The Chicago Police Treatment of Transgender Individuals ordinance has been significantly weakened since its introduction March 14, leading Equality Illinois, Lambda Legal and the Center on Halsted to pull their support for the proposed legislation.
The initial version of this legislation would have created the Police Transgender Issues Commission, a supervising committee developing training for handling transgender people. The commission would have been composed of five Chicago Police officers and six transgender Chicagoans or people who work for LGBT organizations. They would have also released an annual report detailing the police adherence to the new guidelines.
Alderman Joe Moreno introduced a version of the ordinance requiring CPD to adopt a policy for handling transgender detainees with supervision by the city’s Human Relations and Public safety committees.

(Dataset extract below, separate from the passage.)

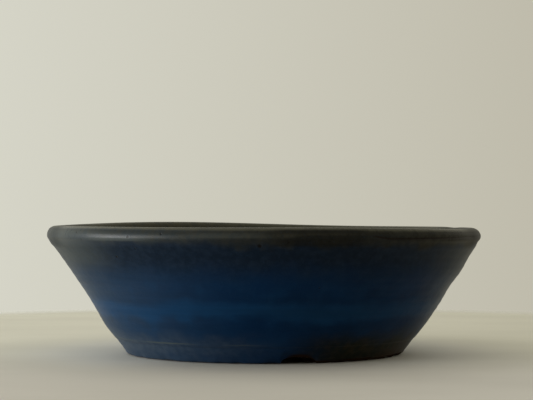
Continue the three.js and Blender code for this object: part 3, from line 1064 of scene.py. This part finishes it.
def table_top():
    """A pale table that fades into the background, painted lighter on the left, with painted shade in
    front and a painted pool of light round the foot.
    """
    f = RoundFinish("pale_table")
    # A painted pool of light round the foot, which lightens the pot's shadow on the table
    lit_near_foot = f.radius.fall(75 * MM, 130 * MM) * f.back.rise(-0.98, -0.6)
    worn = f.noise(60 * MM, detail=4, stretch=(0.4, 1, 1)).rise(0.3, 0.7)
    # Lighter on the left and darker in front: painted light and painted shade
    pale = f.mix(f.x.rise(-200 * MM, 200 * MM), TABLE_LEFT, TABLE_RIGHT)
    pale = f.mix(f.y.fall(-150 * MM, 60 * MM), pale, TABLE_SHADED_FRONT)
    pale = f.mix(lit_near_foot * 0.7, pale, TABLE_LIT_AT_FOOT)
    f.surface(Base_Color=f.mix(worn * 0.12, pale, TABLE_WORN), Roughness=0.7)
    edge = f.radius.rise(TABLE_REACH - TABLE_FADE, TABLE_REACH + TABLE_FADE)
    clear = f.add("ShaderNodeBsdfTransparent", {}, {})
    opaque = Value(f, f.shader.outputs[0])
    faded = f.add("ShaderNodeMixShader", {}, {0: edge, 1: opaque, 2: clear})
    f.tree.links.new(faded.socket, f.tree.nodes["Material Output"].inputs["Surface"])
    return f.material


def stage():
    """The table, which is no part of the pot."""
    maker = bmesh.new()
    bmesh.ops.create_circle(
        maker, cap_ends=True, segments=TABLE_SIDES, radius=TABLE_REACH + TABLE_MARGIN,
        matrix=Matrix.Translation((0, 0, -TABLE_DROP)),
    )
    new_object("table", maker, table_top())


def room():
    """Soft light, mostly from above, and a pale wall where the camera or a reflection sees it, painted
    lighter on the left.
    """
    world = bpy.data.worlds.new("room")
    bpy.context.scene.world = world
    n = Nodes(world, "Background", "Generated")
    # Lighter on the left than on the right: painted light falling off across the view
    wall = n.mix((n.x + WALL_SPREAD) / (2 * WALL_SPREAD), WALL_LEFT, WALL_RIGHT)
    rays = [n.add("ShaderNodeLightPath", {}, {}, f"Is {kind} Ray") for kind in RAYS_THAT_SEE]
    seen = rays[0] + rays[1] + rays[2]
    x, y, z = LIGHT_FROM
    above = (n.x * x + n.y * y + n.z * z).rise(-0.1, 0.9)
    n.surface(Color=wall, Strength=seen + (1 - seen) * (above * LIGHT_ABOVE + LIGHT_AROUND))


def lamp(name, place, width, height, power):
    """A soft lamp that faces the pot."""
    light = bpy.data.lights.new(name, "AREA")
    light.shape = "RECTANGLE"
    light.size = width
    light.size_y = height
    light.energy = power
    holder = bpy.data.objects.new(name, light)
    holder.location = place
    direction = Vector((0, 0, HEIGHT / 2)) - Vector(place)
    holder.rotation_euler = direction.to_track_quat("-Z", "Y").to_euler()
    bpy.context.collection.objects.link(holder)


def lamps():
    """Low daylight from the left, and softer, wider light from the room round it."""
    lamp("window", (-1.4, -0.29, 0.03), width=0.5, height=0.25, power=5.6)
    lamp("room_beyond", (-1.4, -0.4, 0.2), width=1.4, height=0.5, power=13)


def photographs_camera():
    """The camera that took the photograph, which looks level, and a plain display of colours."""
    camera = bpy.data.objects.new("camera", bpy.data.cameras.new("camera"))
    camera.location = CAMERA_PLACE
    camera.rotation_euler = (math.radians(90), 0, 0)
    camera.data.sensor_width = SENSOR
    camera.data.lens = SENSOR * FOCAL_PIXELS / PHOTO_WIDTH
    camera.data.shift_y = HORIZON_DROP / PHOTO_WIDTH
    bpy.context.collection.objects.link(camera)
    bpy.context.scene.camera = camera
    bpy.context.scene.view_settings.view_transform = "Standard"


photographs_camera()
pot()
screens_and_clips()
stage()
room()
lamps()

In it’s current form, the provisions of the ordinance would be overseen by the Chicago City Council Human Relations and Public Relations committees, instead of a new, transgender issues committee or commission.
“The proposed ordinance that was introduced in March removed all major enforcement and accountability components that we had previously discussed were essential to include,” wrote Bernard Cherkasov, CEO of Equality Illinois, in a statement. “Because the proposed ordinance as it currently exists has no real teeth to it, Equality Illinois and our coalition partners have decided to withdraw our support.”
The ordinance comes on the heels of Cicero transgender woman Bianca Feliciano’s lawsuit against the Cicero Police Department and two officers. Feliciano alleges police wrongly assumed she was a prostitute because she is a transgender woman and refused to accept her state ID, which identified her as a woman.
Nearly half of transgender people feel uncomfortable seeking police assistance, and 60 percent of transgender women—particularly transgender women of color—reported harassment from police, according to a study completed by the National Center for Transgender Equality and the National Gay and Lesbian Task Force.
Prisons, jails and law enforcement aren’t going anywhere anytime soon, so as far as reducing harm goes, this ordinance could be somewhat effective. Incarcerated transgender people are often housed in facilities that reflect their legal sex, and they are more likely to be raped, brutalized and harassed. Otherwise, they are placed in solitary confinement where they are usually in a cell 23 hours per day and have little to no outside contact.